(begin)

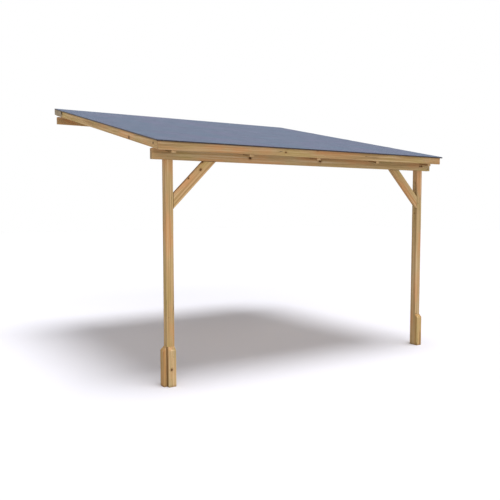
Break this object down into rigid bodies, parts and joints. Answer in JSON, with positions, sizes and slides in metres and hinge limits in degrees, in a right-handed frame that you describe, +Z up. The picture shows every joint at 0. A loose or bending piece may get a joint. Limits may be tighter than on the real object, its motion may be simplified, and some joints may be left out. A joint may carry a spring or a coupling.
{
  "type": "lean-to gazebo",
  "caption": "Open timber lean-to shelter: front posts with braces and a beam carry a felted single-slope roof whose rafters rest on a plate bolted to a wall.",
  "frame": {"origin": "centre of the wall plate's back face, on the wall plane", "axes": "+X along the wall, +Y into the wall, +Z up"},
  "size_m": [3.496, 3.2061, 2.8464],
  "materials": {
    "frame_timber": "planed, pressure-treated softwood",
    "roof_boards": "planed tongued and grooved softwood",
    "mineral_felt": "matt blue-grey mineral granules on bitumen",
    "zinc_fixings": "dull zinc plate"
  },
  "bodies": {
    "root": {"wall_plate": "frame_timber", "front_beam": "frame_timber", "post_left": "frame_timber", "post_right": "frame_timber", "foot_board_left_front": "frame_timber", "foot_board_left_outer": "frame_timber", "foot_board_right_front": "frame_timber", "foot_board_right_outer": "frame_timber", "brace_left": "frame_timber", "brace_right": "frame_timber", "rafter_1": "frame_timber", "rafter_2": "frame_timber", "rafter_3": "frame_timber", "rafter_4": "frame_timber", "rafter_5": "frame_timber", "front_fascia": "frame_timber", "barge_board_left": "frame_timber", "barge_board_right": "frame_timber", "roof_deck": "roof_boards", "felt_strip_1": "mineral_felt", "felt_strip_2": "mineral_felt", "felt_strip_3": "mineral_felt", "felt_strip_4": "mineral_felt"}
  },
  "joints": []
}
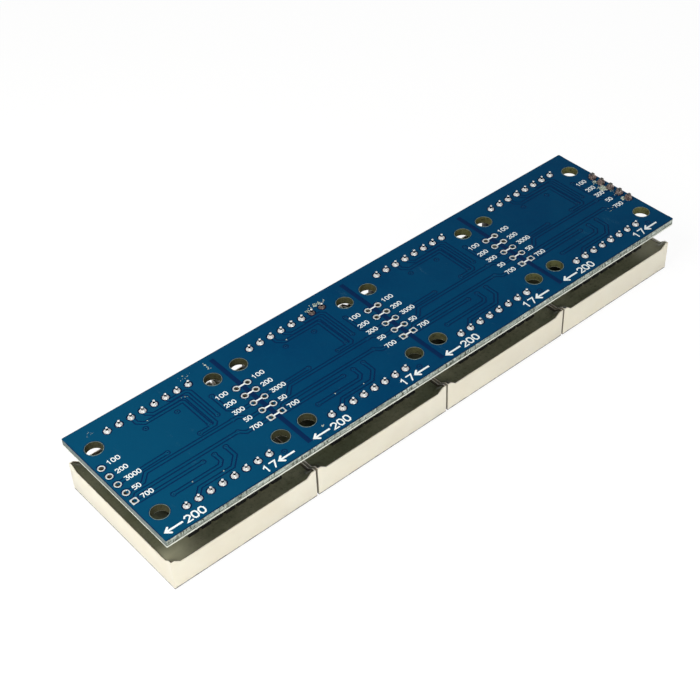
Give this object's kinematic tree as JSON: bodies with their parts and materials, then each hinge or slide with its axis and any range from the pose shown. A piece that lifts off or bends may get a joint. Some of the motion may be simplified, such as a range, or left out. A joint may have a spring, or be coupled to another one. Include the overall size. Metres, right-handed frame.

(end)

## WRITTEN PROBLEM
Copy the material above, line for line.

## RESPONSE TO THIS TASK
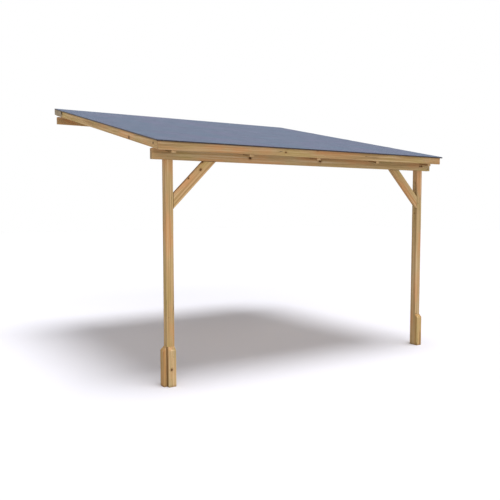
Break this object down into rigid bodies, parts and joints. Answer in JSON, with positions, sizes and slides in metres and hinge limits in degrees, in a right-handed frame that you describe, +Z up. The picture shows every joint at 0. A loose or bending piece may get a joint. Limits may be tighter than on the real object, its motion may be simplified, and some joints may be left out. A joint may carry a spring or a coupling.
{
  "type": "lean-to gazebo",
  "caption": "Open timber lean-to shelter: front posts with braces and a beam carry a felted single-slope roof whose rafters rest on a plate bolted to a wall.",
  "frame": {"origin": "centre of the wall plate's back face, on the wall plane", "axes": "+X along the wall, +Y into the wall, +Z up"},
  "size_m": [3.496, 3.2061, 2.8464],
  "materials": {
    "frame_timber": "planed, pressure-treated softwood",
    "roof_boards": "planed tongued and grooved softwood",
    "mineral_felt": "matt blue-grey mineral granules on bitumen",
    "zinc_fixings": "dull zinc plate"
  },
  "bodies": {
    "root": {"wall_plate": "frame_timber", "front_beam": "frame_timber", "post_left": "frame_timber", "post_right": "frame_timber", "foot_board_left_front": "frame_timber", "foot_board_left_outer": "frame_timber", "foot_board_right_front": "frame_timber", "foot_board_right_outer": "frame_timber", "brace_left": "frame_timber", "brace_right": "frame_timber", "rafter_1": "frame_timber", "rafter_2": "frame_timber", "rafter_3": "frame_timber", "rafter_4": "frame_timber", "rafter_5": "frame_timber", "front_fascia": "frame_timber", "barge_board_left": "frame_timber", "barge_board_right": "frame_timber", "roof_deck": "roof_boards", "felt_strip_1": "mineral_felt", "felt_strip_2": "mineral_felt", "felt_strip_3": "mineral_felt", "felt_strip_4": "mineral_felt"}
  },
  "joints": []
}
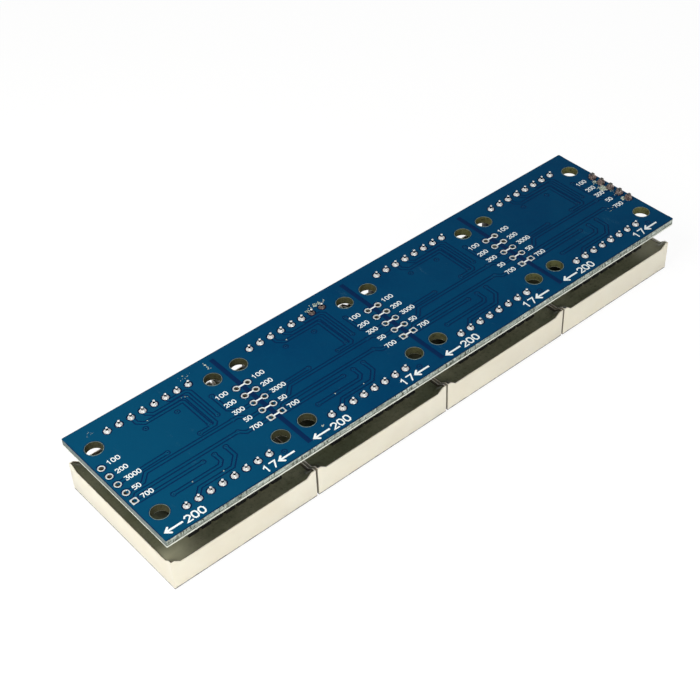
Give this object's kinematic tree as JSON: bodies with their parts and materials, then each hinge or slide with its axis and any range from the pose shown. A piece that lifts off or bends may get a joint. Some of the motion may be simplified, such as a range, or left out. A joint may have a spring, or be coupled to another one. Include the overall size. Metres, right-handed frame.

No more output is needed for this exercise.